O Guns N’ Roses voltou a lançar músicas novas, mas a história não começa em 2025. As sementes de “Atlas” e “Nothin’” estão enterradas lá atrás, nas intermináveis sessões de Chinese Democracy (2008), quando Axl Rose parecia disposto a construir uma obra impossível, feita de incontáveis demos, versões, rearranjos e ideias que nunca chegavam ao fim. Quase duas décadas depois, essas músicas finalmente emergem não como relíquias, mas como declarações de que o Guns ainda respira.
“Atlas”, antes conhecida entre colecionadores e fãs como “Atlas Shrugged”, já circulava em versões demo há anos. A faixa original tinha a mistura típica da era Chinese Democracy: camadas digitais, texturas densas, uma grandiosidade quase barroca. A versão lançada agora, porém, é outra história. Retrabalhada com a presença de Slash e Duff, “Atlas” ganhou musculatura. O riff, seco e direto, corta toda a nebulosidade do passado e recoloca o Guns no terreno que sempre lhe pertenceu. Slash assume a linha de frente com solos faiscantes e o baixo de Duff soa na cara, enquanto Axl entrega uma interpretação mais rasgada, consciente das limitações atuais, mas usando-as a favor da música. O resultado é uma canção que carrega o DNA do período mais conturbado do Guns, mas com a urgência de uma banda que, enfim, quer ser ouvida de novo.

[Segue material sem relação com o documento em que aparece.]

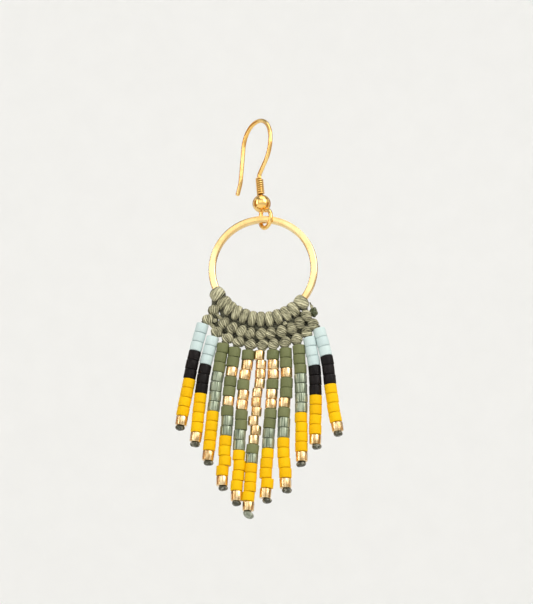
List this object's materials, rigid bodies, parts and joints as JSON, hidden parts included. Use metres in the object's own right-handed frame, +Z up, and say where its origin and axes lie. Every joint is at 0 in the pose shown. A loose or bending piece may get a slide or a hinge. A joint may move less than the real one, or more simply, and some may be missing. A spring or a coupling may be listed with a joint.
{
  "type": "drop earring",
  "caption": "Drop earring: wire ear hook with coil and ball, square-wire ring, knotted cord panel and a pointed fringe of cylinder-bead strings.",
  "frame": {"origin": "inner top of the hook's arch, on the wire's underside, where the earring sits in the ear", "axes": "+Z up, the earring hanging straight down from the hook; the hook lies in the YZ plane with its bottom loop towards -Y and its tail towards +Y; the ring, knots and fringe hang as they do in the picture, turned 38 degrees about Z in the loop"},
  "size_m": [0.0185, 0.0156, 0.0569],
  "materials": {
    "hook_gold": "polished, saturated yellow gold plate",
    "ring_gold": "polished, pale cream-gold plate",
    "cord": "waxed three-ply twisted cord, sage green",
    "melted_cord": "melted and hardened cord end, satin",
    "bead_yellow": "opaque matte",
    "bead_mint": "opaque matte",
    "bead_black": "opaque matte",
    "bead_olive": "opaque matte",
    "bead_silver_green": "metallic lustre, slightly mottled",
    "bead_gold": "glossy galvanised gold"
  },
  "bodies": {
    "hook": {"ear_hook": "hook_gold", "hook_coil": "hook_gold", "hook_ball": "hook_gold"},
    "drop": {"ring": "ring_gold", "mounting_knots": "cord", "hitch_row_upper": "cord", "hitch_row_lower": "cord", "carrier_end": "melted_cord", "strand_01": "bead_mint", "strand_02": "bead_mint", "strand_03": "bead_olive", "strand_04": "bead_yellow", "strand_05": "bead_yellow", "strand_06": "bead_gold", "strand_07": "bead_yellow", "strand_08": "bead_yellow", "strand_09": "bead_olive", "strand_10": "bead_mint", "strand_11": "bead_mint", "end_knot_01": "melted_cord", "end_knot_02": "melted_cord", "end_knot_03": "melted_cord", "end_knot_04": "melted_cord", "end_knot_05": "melted_cord", "end_knot_06": "melted_cord", "end_knot_07": "melted_cord", "end_knot_08": "melted_cord", "end_knot_09": "melted_cord", "end_knot_10": "melted_cord", "end_knot_11": "melted_cord"}
  },
  "joints": [
    {"name": "drop_swing", "type": "hinge", "parent": "hook", "child": "drop", "pos_m": [0, -0.0032, -0.01441], "axis": [1, 0, 0], "range_deg": [-90, 90]}
  ]
}
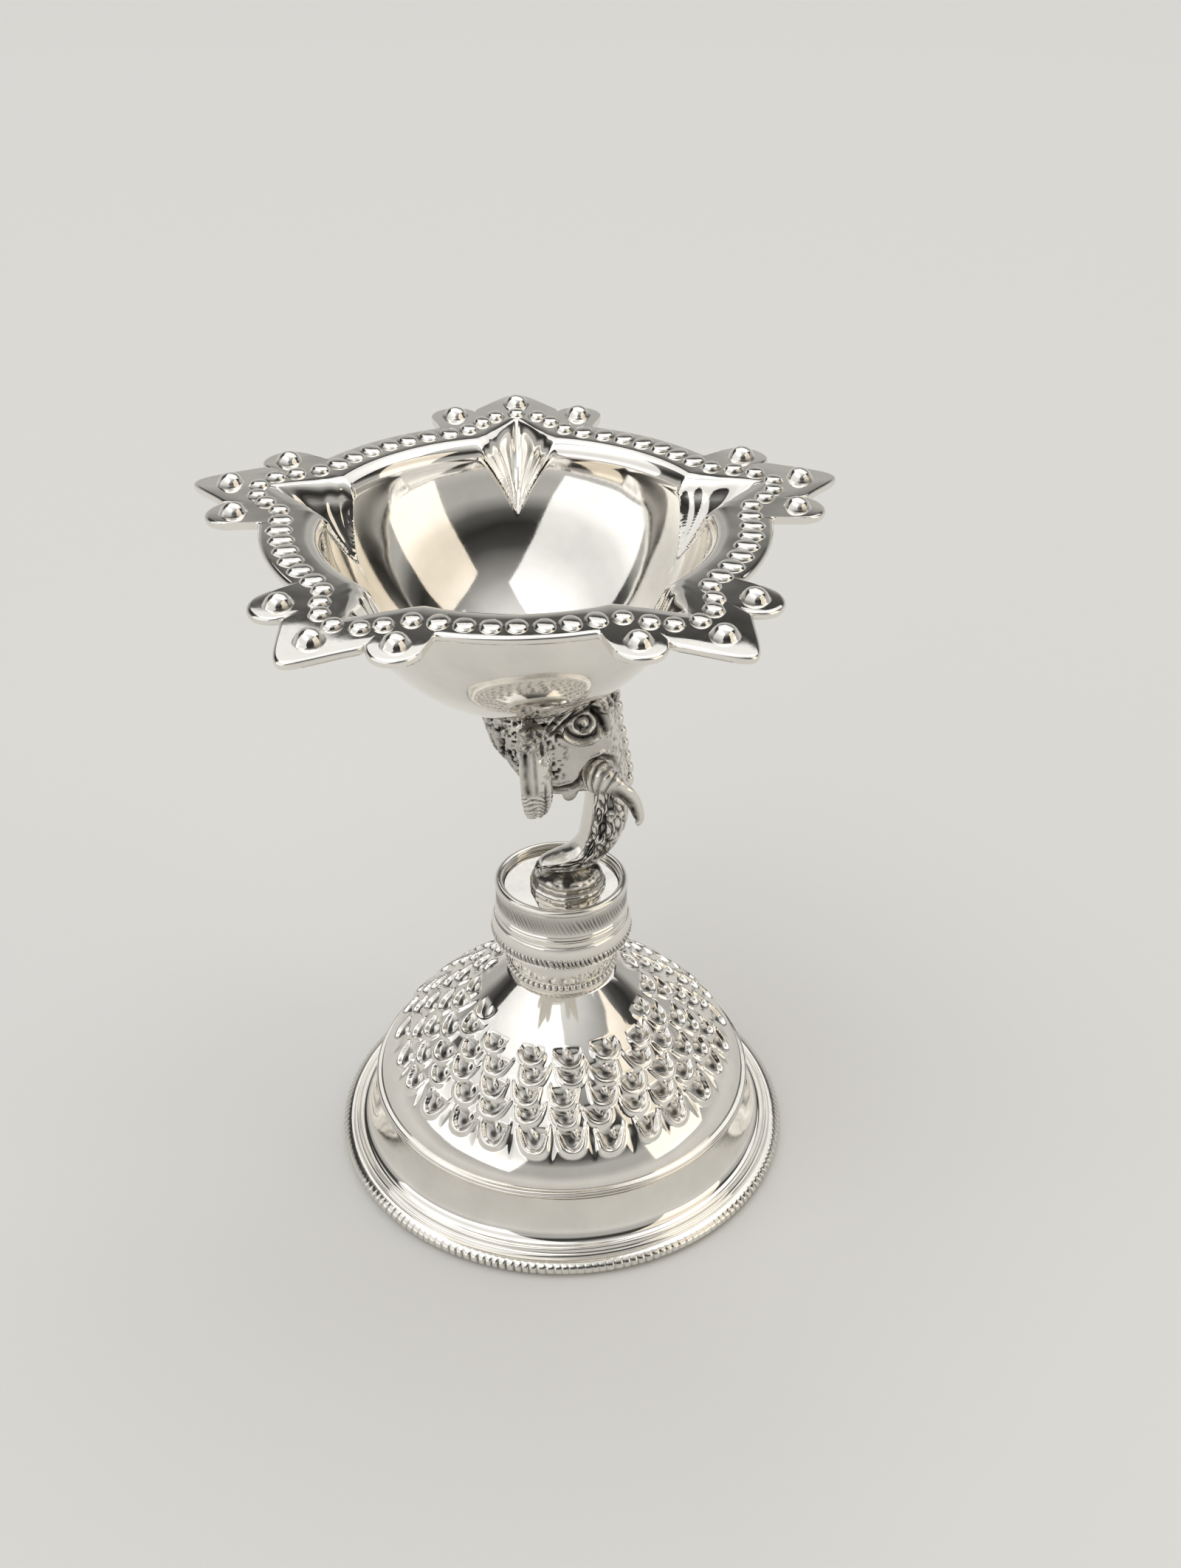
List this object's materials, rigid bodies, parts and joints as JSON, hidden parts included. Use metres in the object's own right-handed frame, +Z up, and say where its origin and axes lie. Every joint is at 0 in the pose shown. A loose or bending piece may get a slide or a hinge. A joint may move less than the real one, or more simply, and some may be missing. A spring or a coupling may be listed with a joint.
{
  "type": "aarti lamp",
  "caption": "Standing oil lamp: a shallow bowl with five pointed spouts and beaded trefoil tabs, carried on an elephant head whose trunk stands on a capped collar over a domed foot.",
  "frame": {"origin": "centre of the foot's underside, on the surface that the lamp stands on", "axes": "+Z up; +X the way the elephant faces, to 8 degrees; +Y to the elephant's left"},
  "size_m": [0.057, 0.0551, 0.0686],
  "materials": {
    "silver_sheet": "mirror-polished silver sheet",
    "silver_wire": "polished drawn silver wire",
    "silver_cast": "bright cast silver, darkened in its recesses"
  },
  "bodies": {
    "root": {"foot_rim_wire": "silver_wire", "foot_flange": "silver_sheet", "dome_ring": "silver_wire", "dome_shell": "silver_sheet", "neck_sleeve": "silver_sheet", "neck_beading": "silver_wire", "collar_ring": "silver_sheet", "cap_drum": "silver_sheet", "cap_rim_wire": "silver_wire", "cap_plate": "silver_sheet", "trunk_boss": "silver_cast", "elephant_head": "silver_cast", "ear_near": "silver_cast", "ear_far": "silver_cast", "tusk_near": "silver_cast", "tusk_far": "silver_cast", "forehead_beads": "silver_cast", "bowl": "silver_sheet"}
  },
  "joints": []
}
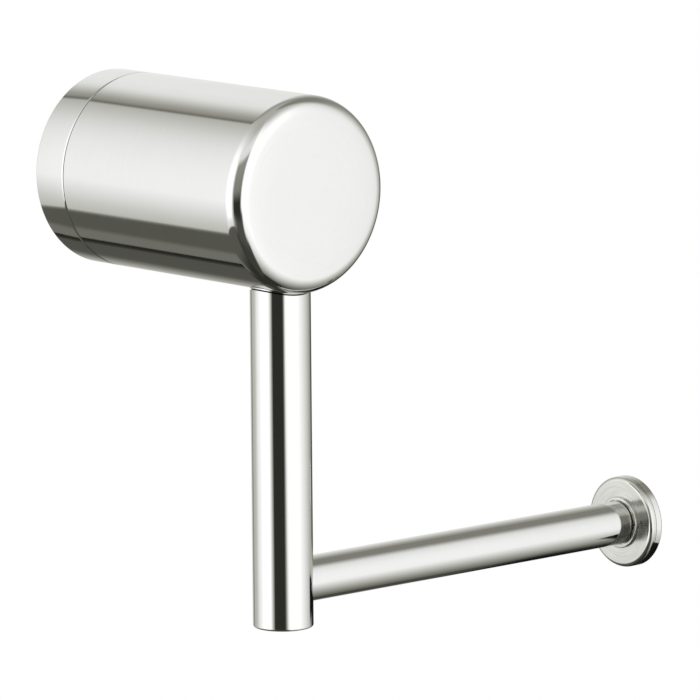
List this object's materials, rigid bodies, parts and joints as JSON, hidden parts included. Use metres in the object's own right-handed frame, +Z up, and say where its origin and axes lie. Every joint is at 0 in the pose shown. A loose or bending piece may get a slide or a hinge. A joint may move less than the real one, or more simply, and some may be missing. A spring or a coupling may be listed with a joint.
{
  "type": "toilet paper holder",
  "caption": "Wall-mounted toilet paper holder: round body on a wall bracket, drop rod and horizontal roll bar with a stop disc, all polished steel.",
  "frame": {"origin": "centre of the wall bracket's back face, on the wall plane and on the body's axis", "axes": "+Z up, +Y into the wall, so the holder stands out towards -Y; +X along the roll bar from the drop rod to the stop disc"},
  "size_m": [0.153, 0.082, 0.1425],
  "materials": {
    "polished_steel": "mirror-polished stainless steel",
    "turned_steel": "stainless steel with fine turning marks",
    "bracket_steel": "machined stainless steel, unpolished",
    "fastener_steel": "plain stainless fastener",
    "brass": "machined brass",
    "rubber": "black nitrile and foam rubber"
  },
  "bodies": {
    "wall_fixing": {"wall_bracket": "bracket_steel", "wall_gasket": "rubber", "rear_o_ring": "rubber", "front_o_ring": "rubber", "base_ring": "polished_steel"},
    "holder": {"body_shell": "polished_steel", "screw_boss": "bracket_steel", "rod_carrier": "brass", "grip_screw_upper": "fastener_steel", "grip_screw_lower": "fastener_steel", "drop_rod": "polished_steel", "joining_stud": "fastener_steel", "bar_tube": "polished_steel", "inner_bar_plug": "brass", "outer_bar_plug": "brass", "stop_disc": "turned_steel", "cap_o_ring": "rubber", "cap_stud": "fastener_steel", "end_cap": "polished_steel"},
    "lock_screw": {"locking_screw": "fastener_steel"}
  },
  "joints": [
    {"name": "body_release", "type": "slide", "parent": "wall_fixing", "child": "holder", "axis": [0, -1, 0], "range_m": [0, 0.014]},
    {"name": "locking_screw_travel", "type": "slide", "parent": "holder", "child": "lock_screw", "axis": [0, 0, -1], "range_m": [0, 0.0032]}
  ]
}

Já “Nothin’” mostra o outro lado da moeda, o aspecto mais espectral e introspectivo que marcou profundamente a fase Chinese Democracy. Há algo da melancolia tecnológica daquele disco aqui, mas filtrado por um olhar mais maduro. Teclados criam um clima nebuloso, quase suspenso, enquanto as guitarras de Slash costuram melodias lentas e carregadas de sentimento, além de um solo que mostra porque ele é um dos últimos guitar heros do rock. Axl opta por um vocal baixo, íntimo, quase frágil, contrastando com a grandiosidade que tantas vezes marcou sua carreira. Se “Atlas” olha para o passado com punhos cerrados, “Nothin’” faz o mesmo com um suspiro. É uma faixa que não explode: ela paira sobre o ouvinte. E essa contenção é o que a torna interessante.
O diálogo entre essas duas músicas diz muito sobre o Guns N’ Roses de hoje. Elas nasceram de um período caótico, de um álbum que foi ao mesmo tempo uma obsessão e um labirinto sem saída para Axl Rose. Mas são concluídas agora, com uma banda que voltou a se enxergar como banda. O contraste entre a herança de Chinese Democracy e a presença atual de Slash e Duff dá às duas uma estranheza fascinante: ao mesmo tempo velhas e novas, antigas promessas enfim cumpridas.
“Atlas” e “Nothin’” não apontam necessariamente para uma reinvenção, mas sugerem algo talvez mais importante: a vontade de fechar ciclos abertos há décadas e construir algo que faça sentido no presente. O Guns N’ Roses, afinal, sempre viveu entre o mito e o colapso. Se essas duas músicas são o prenúncio de algo maior, ninguém sabe. Mas, pela primeira vez em muito tempo, o som não parece preso ao passado, mas sim pronto para seguir adiante.